July jobs on your allotment

  • Hoe off weeds on bare soil, water well then cover with mulches to prevent moisture loss, for instance, pile grass clippings onto layers of newspaper.
  • Add material to compost heaps, mix greens (nitrogen rich) with browns (carbon rich) at 50/50 ratio.
  • Water heaps if dry and turn to speed up decomposition.
  • In early July continue to sow beetroot, chard, perennial spinach, kohl rabi and turnips for autumn harvesting.
  • Sow dwarf French beans.
  • Sow kale for early spring harvesting and rocket for autumn harvesting.
  • Sow beetroots Choggia or Burpees Golden for autumn eating.
  • Plant specially prepared potato tubers for Christmas crop.
  • Finish planting out leeks.
  • Remove the main shoot on cordon tomatoes where they hit the greenhouse roof, or a leaf or two above the seventh flower truss.
  • Water soft fruit and fruit trees during dry spells to encourage good fruit development.
  • Water courgettes consistently so they continue to flower and crop.
  • Mulch brassicas after rain to lock in moisture and nutrients and lessen the effect of club root.
  • Prune cherries and plums after fruiting.  Remove weak, damaged and crossing branches.
  • Pinch out climbing beans once they reach the top of supports.
  • Once harvesting of summer fruited raspberries is finished, cut old fruited canes to ground level and tie in new, healthy canes to supports.
  • Summer-prune red and white currants and gooseberries. For gooseberries trim back all side shoots to 3 or 4 buds from their point of growth and cut out shoots that cross into the middle f the bush.

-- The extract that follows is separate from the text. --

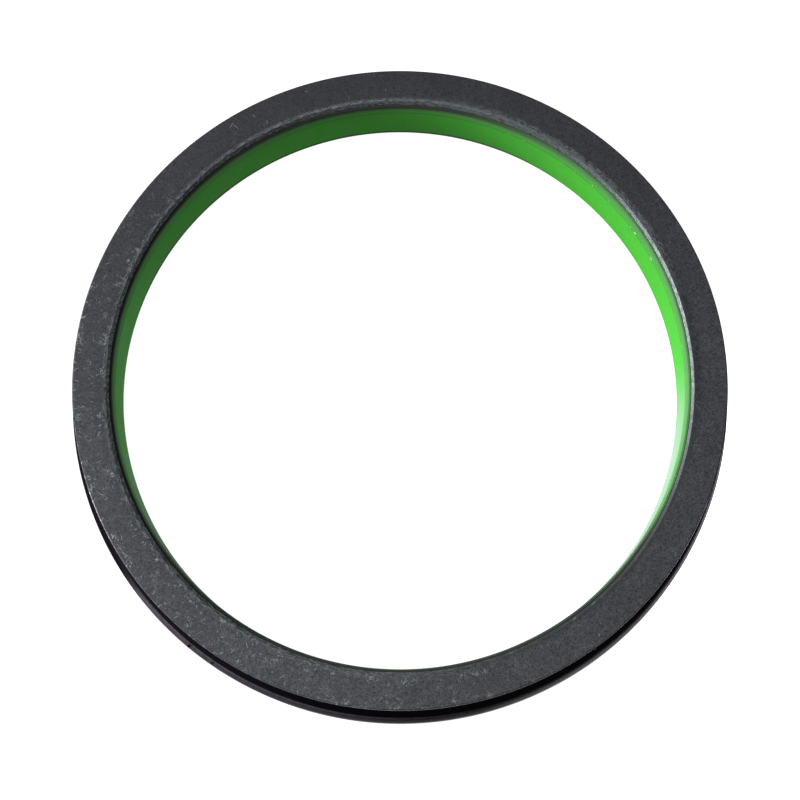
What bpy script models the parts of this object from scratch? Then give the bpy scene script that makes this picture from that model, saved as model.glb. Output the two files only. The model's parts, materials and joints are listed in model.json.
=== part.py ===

June jobs on your allotment

June Foxgloves

Maintaining soil structures and planning ahead

  • Continue to hand-weed or hoe regularly to keep on top of weeds.
  • Dig deep to remove highly invasive bind weed as it appears.
  • Continue to mow or clip grass paths weekly.
  • If you have sown green manure, dig it in this month to fix the nitrogen in the soil.
  • In the greenhouse ensure adequate shading. Check night time temperatures and close door on cold nights. On hot days keep greenhouse temperatures down by using maximum ventilation and damp down greenhouse floors to increase humidity.
  • Use insect-proof mesh over carrots to prevent carrot fly attacking carrots. Ensure it is well-pegged down, not leaving any gaps.
  • Use insect-proof mesh over leeks to prevent leek moth damaging leeks. Ensure it is well-pegged down, not leaving any gaps.

Sowing and Growing

  • Direct-sow courgettes.
  • Sow radicchio in drills for autumn salad leaves.
  • Sow fennel and oriental greens such as mizuna and pak choi. June sowings reduce the risk of bolting.
  • Successionally sow salads, rocket and basil etc every two to three weeks for continuous picking.
  • Make a late sowing of peas for an autumn crop.
  • Sow overwintering carrots such as Autumn King or Chantenay.
  • Quick-maturing radishes or salad leaf crops can be sown between brassica rows.
  • Quick-germinating annuals, such as cosmos, that attract insect pollinators can still be sown.
    Sow wallflowers for next year.
  • Water potatoes well for good-sized tubers and reduced problems with scab. (Remember to target-water, not spray, to avoid water wastage.)
  • Water tomatoes regularly and evenly. Uneven watering can cause cracked fruit and blossom end rot. Regularly pinch outside shoots on cordon tomatoes and tie in plants to supports.
    Feed every 10-14 days with a liquid fertilizer, changing to a high potash fertilizer once the first fruits begin to set.
  • Plant out sweet corn 16” apart in blocks, not rows, to aid wind pollination.
  • Continue planting out or direct-sow runner and French beans.
  • Transplant pencil-thick leeks now into 6” deep holes.
  • Plant out pumpkins, squashes in well manured ground. Plant out outdoor cucumbers and peppers. Protect with fleece on cold nights.
  • Keep fruit bushes well-watered. (Target-water, not spray, to avoid water wastage.) Protect soft fruit from bird attack by netting securely and tie in new raspberry and blackberry canes.
  • Continue to check for sawfly larvae on gooseberries. Hand pick off.
  • Remove strawberry runners during the early part of summer, to avoid energy being diverted from the developing fruit.
  • On plum trees, after the ‘June drop’ of excess developing fruits, thin the fruits to prevent overladen branches breaking.

Harvesting

  • Continue to regularly harvest established asparagus – mid April to mid June. If asparagus growth is weak, apply a general fertilizer of fish, blood and bone.
  • First, second and salad potatoes may be ready for harvesting. Tubers should be ready when plants begin to flower.
  • Harvest broad beans from the bottom of the plant up. Once the plant is harvested, cut off the stems and dig the roots back into the soil to make use of the captured nitrogen.
  • Harvest early peas. Put unused pea pods and foliage into the compost heap or dig into the soil to provide nitrogen rich nutrients to the soil.

Gardening for Wildlife

  • If broad beans are affected by blackfly, rub off or spray with a jet of water to remove them rather than using insecticides.
  • Create a cool, damp spot for amphibians and their prey to take shelter in by building a log pile in a shady corner. Half bury the bottom logs and fill nooks and crannies with leaves.
  • Add a bee house to your plot or garden, placing it in a south-facing spot but not in direct sunlight.
  • Select single forms of annual flowers as these provide more pollen for bees. Integrate annual flowers into the vegetable beds to attract beneficial insects such as bees and hoverflies.
  • Reduce the use of herbicides, fungicides and insecticides if possible.